Atom-Varied Side Chains in Conjugated Polymers Affect Efficiencies of Photovoltaic Devices Incorporating Small Molecules

We synthesized three conjugated polymers involving sulfur (S)-inserted and chlorine (CO-substituted side chains of the parent two-dimensional conjugated polymer-poly(benzodithiophene-thiophene-benzooxadiazole) (BO)-to form S-inserted (BO2S), Cl-substituted (BO2Cl), and S-inserted with Cl-substituted (BO2S2Cl) polymers for tuning their surface energies and, thus, interaction with IT-4F small molecule in their binary blends. In the BO:IT-4F blend, the bulk heterojunction (BHJ) structure was constituted mainly from the long-rod BO domains along with a few IT-4F domains that dispersed well in the blend; in contrast, favorable networks for charge transport existed in the BO2S or BO2S2Cl with IT-4F blend. The disk sizes of IT-4F in the BO2S2Cl:IT-4F blend were larger than that in the BO2S:IT-4F blend (23.3 vs 18.1 nm). As the extent of atom variation increased from BO to BO2S to BO2S2Cl, the induced IT-4F crystallinity increased, and the orientation of molecular packing of the polymer varied.

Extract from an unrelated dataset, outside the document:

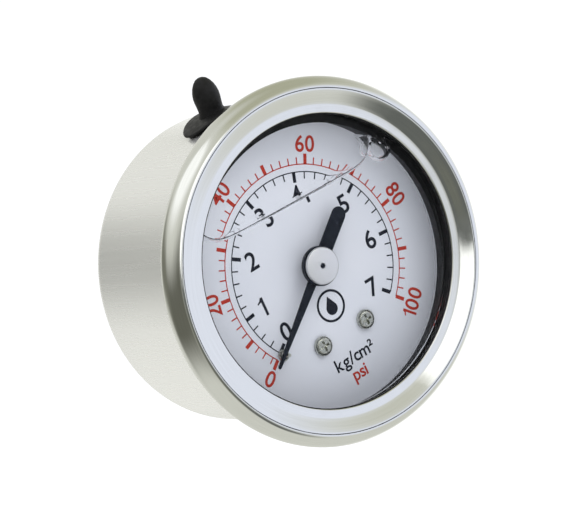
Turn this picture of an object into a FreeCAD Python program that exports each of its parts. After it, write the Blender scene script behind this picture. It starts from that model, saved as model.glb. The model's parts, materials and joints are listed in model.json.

The highest PCE (12.06%) was that for the device based on the double sulfur-inserted/chlorine-substituted side chain polymer and IT-4F acceptor (BO2S2Cl:IT-4F), owing to the more balanced hole-to electron mobility, being consistent with the value predicted (11.8%) using the random forest machine learning model. This study not only provides insight into the photovoltaic performance of the polymers with atom-inserted or-substituted side chain but also reveals that the effects of molecular packing.